Nationalgeographic.co.id—Seumpama pohon dengan kumpulan ribuan daun. Manyoshu atau kumpulan sepuluh ribu daun ibarat pohon yang setiap lembar daunnya berisi sebuah syair.
Ribuan puisi Jepang kuno disusun pada 759 Masehi atau selama periode Nara. Antologi ini dianggap sebagai kumpulan puisi Jepang tertua yang masih ada.
Syair puisi ini menjadi warisan sejarah dan budaya kekaisaran Jepang yang mampu memberikan wawasan tentang budaya dan nilai-nilai Jepang kuno.
Koleksi kumpulan puisi ini telah dipelajari oleh para ahli selama berabad-abad dan memberi pengaruh signifikan pada sastra Jepang modern.

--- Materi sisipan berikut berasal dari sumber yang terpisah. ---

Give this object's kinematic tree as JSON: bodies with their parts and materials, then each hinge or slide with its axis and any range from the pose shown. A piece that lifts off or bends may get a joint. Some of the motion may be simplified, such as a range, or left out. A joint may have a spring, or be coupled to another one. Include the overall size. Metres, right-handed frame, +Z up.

Isi dari antologi kekaisaran Jepang abad ke-7 ini mencapai 4500 puisi yang disusun dalam 20 buku.
Bila dikaitkan dengan buku sejarah kekaisaran Jepang Kojiki yang berisi catatan peristiwa, ada makna kata yo dalam Manyoshu. Makna kata tersebut diartikan sebagai generasi."Kuingin menceritakan hal ini kepada sepuluh ribu generasi" tertulis dalam Kojiki.

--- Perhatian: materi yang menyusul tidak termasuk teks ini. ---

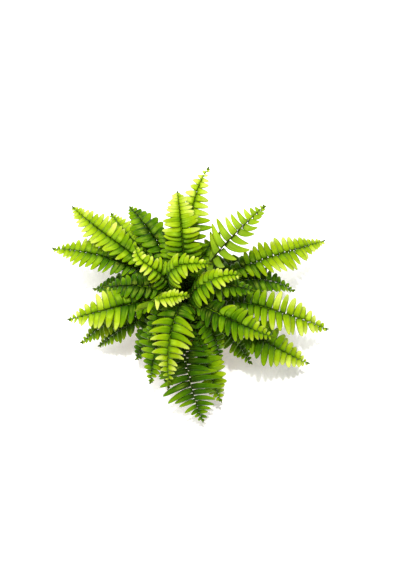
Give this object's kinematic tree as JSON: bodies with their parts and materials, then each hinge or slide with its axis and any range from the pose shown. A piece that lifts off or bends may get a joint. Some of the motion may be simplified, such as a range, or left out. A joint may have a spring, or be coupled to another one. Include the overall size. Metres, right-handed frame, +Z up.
{
  "type": "potted fern",
  "caption": "Arching sword fern with forty-odd separate fronds round a scaly crown, growing in potting mix in a plain tapered clay pot.",
  "frame": {"origin": "centre of the pot's base, on the surface it stands on", "axes": "+Z up along the pot's axis, +Y towards the plant's back, +X towards its right side"},
  "size_m": [0.4003, 0.311, 0.26],
  "materials": {
    "clay": "matte fired clay with a faint mineral bloom",
    "potting_mix": "loose dark granules of peat, bark and perlite",
    "crown_scales": "dull brown papery scales",
    "young_frond": "soft satin leaf, lime green",
    "grown_frond": "soft satin leaf, mid green",
    "old_frond": "satin leaf, deep green"
  },
  "bodies": {
    "root": {"pot": "clay", "potting_mix": "potting_mix", "crown": "crown_scales", "frond_back_upright": "young_frond", "frond_back_tall": "young_frond", "frond_turned": "young_frond", "frond_over_middle": "young_frond", "frond_front_right_high": "young_frond", "frond_centre_small": "young_frond", "frond_front": "young_frond", "frond_left_small": "young_frond", "frond_front_right": "young_frond", "frond_back_left_inner": "grown_frond", "frond_right_back": "grown_frond", "frond_right_inner": "grown_frond", "frond_right": "grown_frond", "frond_right_front": "grown_frond", "frond_back_left_outer": "grown_frond", "frond_back_left_dark": "grown_frond", "frond_left_back": "grown_frond", "frond_left": "grown_frond", "frond_front_low": "grown_frond", "frond_front_drooping": "grown_frond", "frond_front_left_low": "grown_frond", "frond_left_under": "old_frond", "frond_left_under_short": "old_frond", "frond_skirt_01": "old_frond", "frond_skirt_02": "old_frond", "frond_skirt_03": "old_frond", "frond_skirt_04": "old_frond", "frond_skirt_05": "old_frond", "frond_skirt_06": "old_frond", "frond_skirt_07": "old_frond", "frond_skirt_08": "old_frond", "frond_skirt_09": "old_frond", "frond_skirt_10": "old_frond", "frond_skirt_11": "old_frond", "frond_skirt_12": "old_frond", "frond_skirt_13": "old_frond", "frond_skirt_14": "old_frond", "frond_young_01": "young_frond", "frond_young_02": "young_frond", "frond_young_03": "young_frond", "frond_young_04": "young_frond", "frond_young_05": "young_frond"}
  },
  "joints": []
}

Ahli sejarah menganggap Manyoshu disusun oleh penyair Otomo no Yakamochi (718-785). "Dia pasti memasukkan banyak karyanya sendiri, sekitar 479 atau sepuluh persen dari koleksinya" ungkap Mark Cartwright.
Yakamochi lahir dari keluarga aristokrat dan ayahnya juga seorang penyair. Ketika berusia 30 tahun, Yakamochi diangkat menjadi gubernur provinsi terpencil di Etchu yang sekarang Prefektur Toyama. "Antologi ini sarat akan tema alam, cinta, perpisahan dan kesepian" lanjut Cartwright.

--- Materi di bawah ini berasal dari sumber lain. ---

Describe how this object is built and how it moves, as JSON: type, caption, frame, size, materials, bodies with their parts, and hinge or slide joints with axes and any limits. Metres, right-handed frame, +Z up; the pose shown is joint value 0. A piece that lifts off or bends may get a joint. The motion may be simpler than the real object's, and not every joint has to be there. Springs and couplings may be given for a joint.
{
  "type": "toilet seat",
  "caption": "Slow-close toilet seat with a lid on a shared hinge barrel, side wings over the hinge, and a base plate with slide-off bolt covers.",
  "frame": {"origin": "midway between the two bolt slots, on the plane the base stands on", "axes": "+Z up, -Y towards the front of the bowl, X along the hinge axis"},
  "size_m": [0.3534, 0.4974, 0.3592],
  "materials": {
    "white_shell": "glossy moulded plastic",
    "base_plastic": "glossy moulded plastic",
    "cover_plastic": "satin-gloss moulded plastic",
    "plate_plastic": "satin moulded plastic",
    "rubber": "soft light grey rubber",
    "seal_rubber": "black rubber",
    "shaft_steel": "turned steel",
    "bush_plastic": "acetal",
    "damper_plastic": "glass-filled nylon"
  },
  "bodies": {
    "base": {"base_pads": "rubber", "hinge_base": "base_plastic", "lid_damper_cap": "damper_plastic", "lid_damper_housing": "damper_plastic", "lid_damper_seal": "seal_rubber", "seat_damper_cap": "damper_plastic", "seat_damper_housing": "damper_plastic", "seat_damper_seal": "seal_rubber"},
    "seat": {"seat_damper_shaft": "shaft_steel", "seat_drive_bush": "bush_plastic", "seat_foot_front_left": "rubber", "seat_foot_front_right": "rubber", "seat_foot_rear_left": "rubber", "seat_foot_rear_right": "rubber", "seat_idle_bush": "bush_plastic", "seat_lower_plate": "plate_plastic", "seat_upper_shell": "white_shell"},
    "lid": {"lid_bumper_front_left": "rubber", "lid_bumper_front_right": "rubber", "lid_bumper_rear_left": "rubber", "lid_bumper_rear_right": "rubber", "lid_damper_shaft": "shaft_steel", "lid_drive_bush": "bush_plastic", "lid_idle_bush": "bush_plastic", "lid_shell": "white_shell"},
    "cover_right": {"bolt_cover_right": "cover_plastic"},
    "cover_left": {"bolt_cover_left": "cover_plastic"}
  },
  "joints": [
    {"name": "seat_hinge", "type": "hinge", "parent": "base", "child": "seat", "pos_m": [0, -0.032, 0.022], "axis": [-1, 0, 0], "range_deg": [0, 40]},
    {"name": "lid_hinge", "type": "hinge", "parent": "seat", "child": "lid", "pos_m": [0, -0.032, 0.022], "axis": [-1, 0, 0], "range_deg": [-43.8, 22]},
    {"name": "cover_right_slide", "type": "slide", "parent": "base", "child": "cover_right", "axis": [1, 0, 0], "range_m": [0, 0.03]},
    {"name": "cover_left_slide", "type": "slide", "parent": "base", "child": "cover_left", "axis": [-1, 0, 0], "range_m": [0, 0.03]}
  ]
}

Kecintaan Yakamochi akan puisi tidak terhenti walau pekerjaan mengharuskannya pindah kembali ke ibu kota di Nara untuk bertugas di Kementerian Urusan Militer.
Ia malahan mengumpulkan puisi dari para penjaga di sekitar kota namun kemudian terhenti, Yakamochi meninggal pada 785 M.
Koleksi Manyoshu berisi puisi-puisi semuanya ditulis dalam bahasa Jepang kuno, sekilas naskah Manyoshu ditulis dalam bahasa Tionghoa klasik.
Karena ketika buku ini disusun, aksara kana belum diciptakan di Jepang. Aksara kanji diambil dari bahasa Tionghoa untuk melambangkan bunyi bahasa Jepang.